“Heartland Values” is a code word for what, exactly?
I’ve got no expectations one way or another on Thomas Frank’s new book, What’s the Matter With Kansas? It may be a rather vulgar Marxist oversimplification, or it may shed some light on the cultural and political transformation of Kansas, and the midwest generally in the last 30 years. Josh Chavetz’ hatchet job doesn’t really offer much by way of illumination (although it is a bit refreshing to see a NYTbook review author actually take a strong position). Ezra Klein’s being rather raked over the coals for his one-word praise of this review (here), and I’ve commented over there, so I’ll just reiterate two important points that have emerged from that discussion.

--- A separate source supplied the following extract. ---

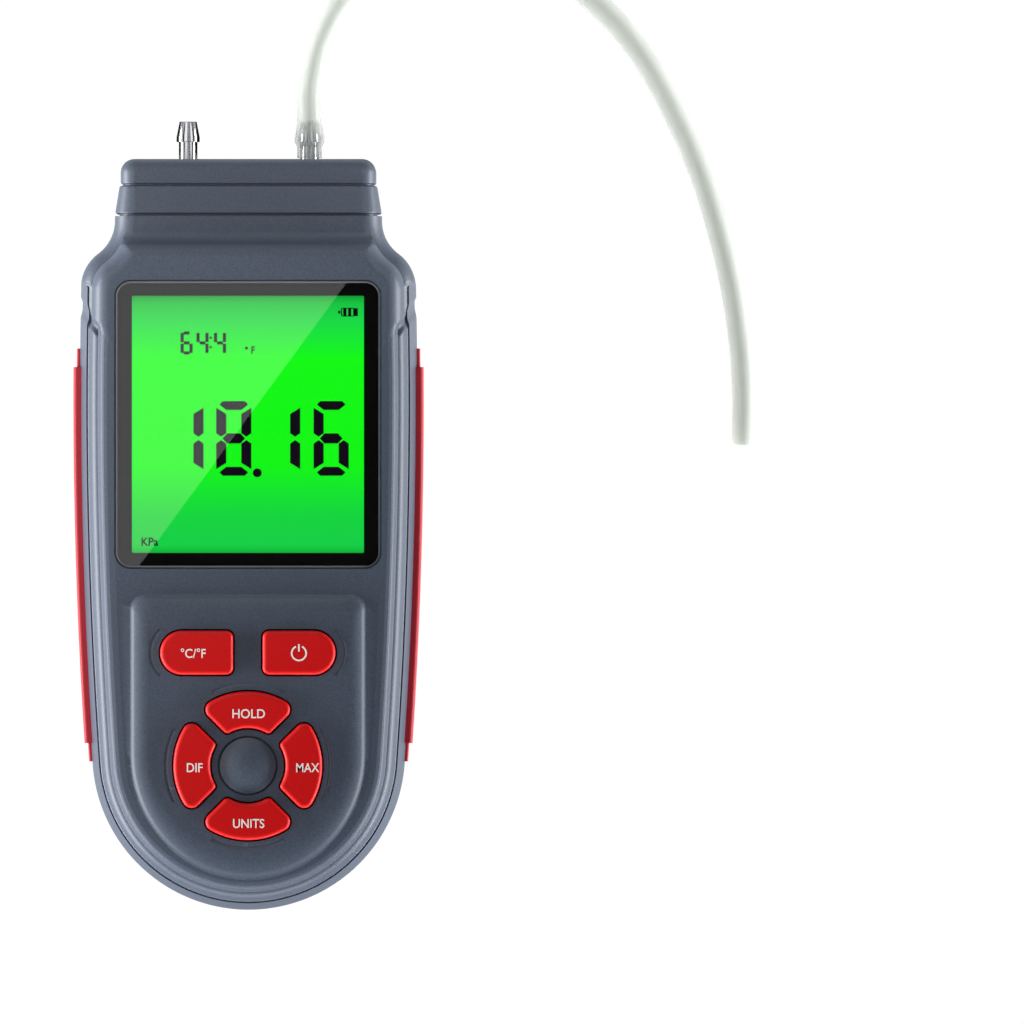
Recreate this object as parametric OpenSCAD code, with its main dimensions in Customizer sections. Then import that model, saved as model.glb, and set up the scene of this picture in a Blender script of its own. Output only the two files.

1)Democrats should take pious lectures from conservatives on how we’ve abandoned the “heartland values” that appeal to culturally conservative midwestern voters with a rather sizable grain of salt.
2)When the conservative giving the lecture is actually an Oxford-trained classical liberal with no more patience for those sort of “heartland values” than we have, that grain of salt should be extra-extra large.
There are exceptions to 1–as Scott argued a while back, abandoning gun control (which as far as I know may have already been more or less done by Democrats running from most of these states), as a priority and emphasizing the way in which economic inequality hurts families and so on are ways we can make inroads into this population. But any appeals to the core issues at the heart of “heartland values” is a bad idea because:
1) Democrats will seem insincere, and even if they don’t the media will portray them that way. (They like their Democrats to be namby-pamby over-intellectuals, and they’ll work hard to keep it that way!)
2) Appealing to those values means abandoning a significant part of our very real and not insubstantial base.
3) Appealing to those values places us on the wrong side of history.
I suspect Chavetz understands this perfectly well.